Antes de 1967 os palestinianos precisaram de um estado que os protegesse em Gaza do Egipto e da Jordânia na Cisjordânia; depois de 1967 precisam de um estado que os proteja de Israel. Em 1967 também acontecia outra guerra, não de ocupação, de abertura e expressão pública, quando a imprensa egípcia dava nota nas gordas  de “empurrar os judeus para o mar” como nos falou Michael Walzer num texto traduzido e publicado entre nós no início do novo milénio pela editora Cotovia. É incontestável que é difícil falar de uma ética da guerra perante vários genocídios no mundo. A nossa segunda característica é a impotência, a impotência de que fala Bifo Berardi em Disertate. Berardi parece ter chegado ao fim das hipóstases, das possibilidades no horizonte de que falava em Futurabilidade, traduzido e publicado cá pela VS. Deita a toalha no chão para nos dizer que a esquerda merece ser traída por ter sido uma farsa e em si própria uma traição histórica da vontade de quem nela vota.

Uma certa esquerda como zombie do passado quando a classe operária industrial já quase não existe é gesto pífio. O drama histórico é o da guerrilha, a revolução é digital e tecnológica. O nós converteu-se no eu e as máquinas, no eu com a técnica e a tecnologia; nesta circunstância é-se uma imensa comunidade revoltosa de teclado, as redes vieram substituir as comunidades.

É legítimo os militares e militantes palestinianos criarem o seu próprio estado livre de Israel, da Jordânia, do Egipto.
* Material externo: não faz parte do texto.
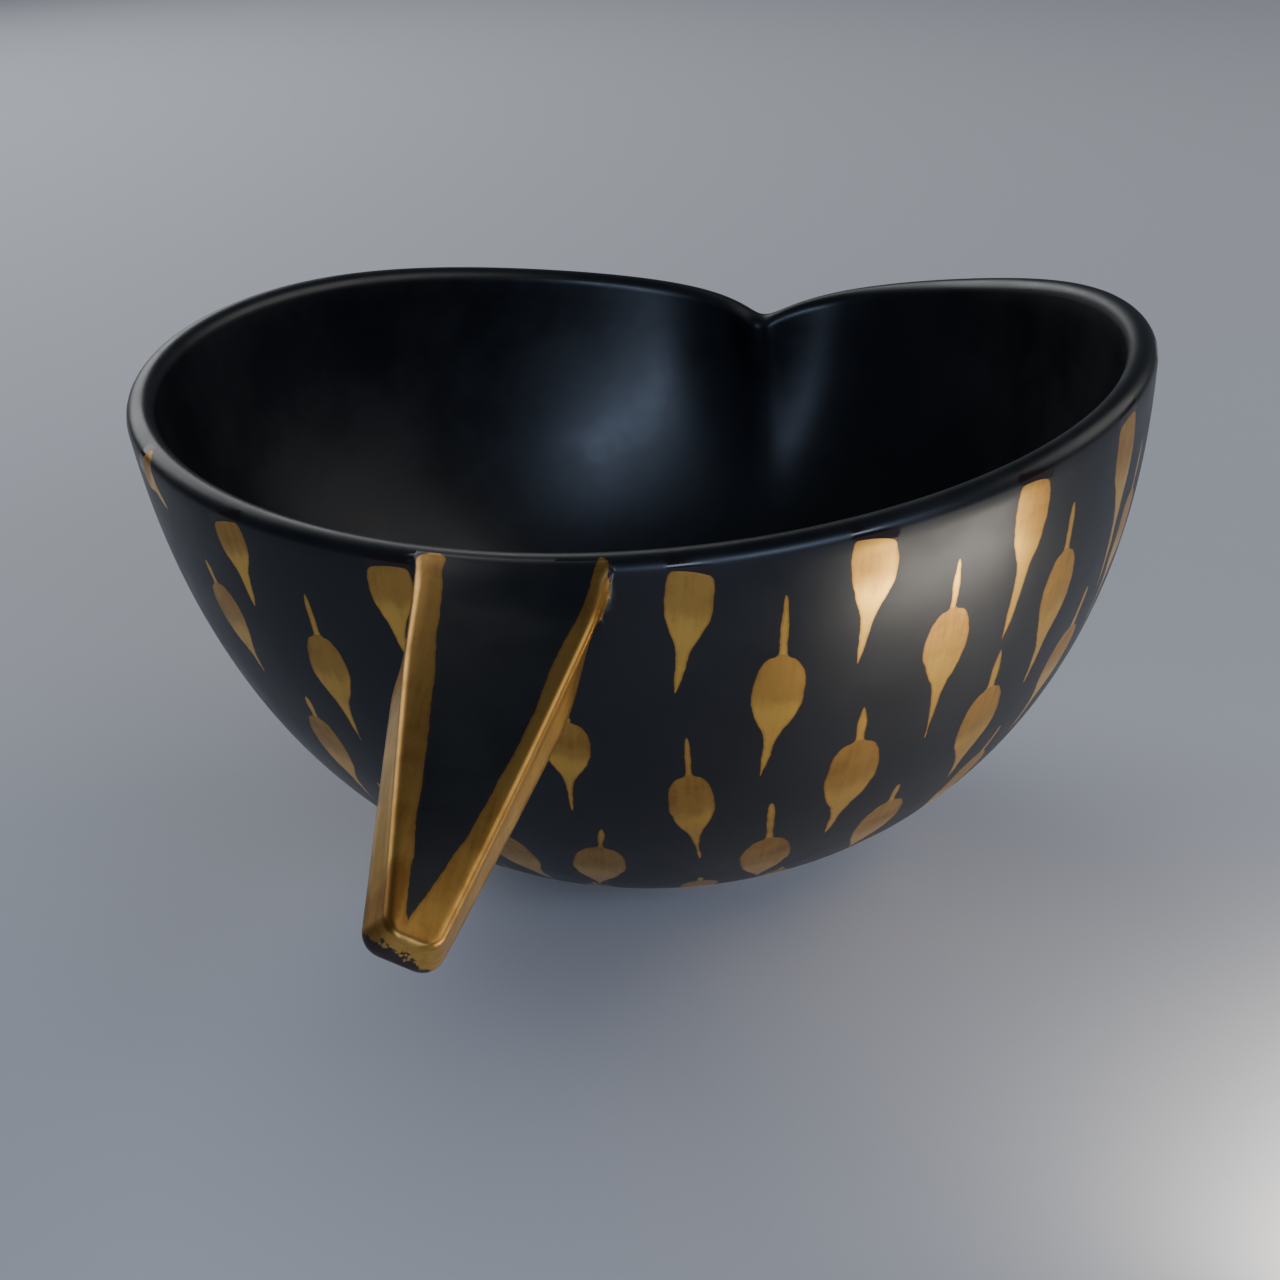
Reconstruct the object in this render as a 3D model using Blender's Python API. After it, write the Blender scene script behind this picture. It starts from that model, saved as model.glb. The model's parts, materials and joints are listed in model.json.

Cada ano que passa, cada mês, semana, dia faz-se a apologia sistemática da virtude por associação – judeu-sionista, manifestante opositor do governo português a respeito da guerra na faixa de Gaza-antissemita. Saindo do Médio Oriente, também Aimé Césaire, no discurso do colonialismo, sublinhou que o drama histórico de África não tinha sido tanto o seu contacto excessivamente tardio com o resto do mundo, mas a forma como esse contacto foi feito. “Foi no momento em que a Europa caiu nas mãos dos financeiros e dos capitães de indústria mais desprovidos de escrúpulos que [a Europa] se propagou”.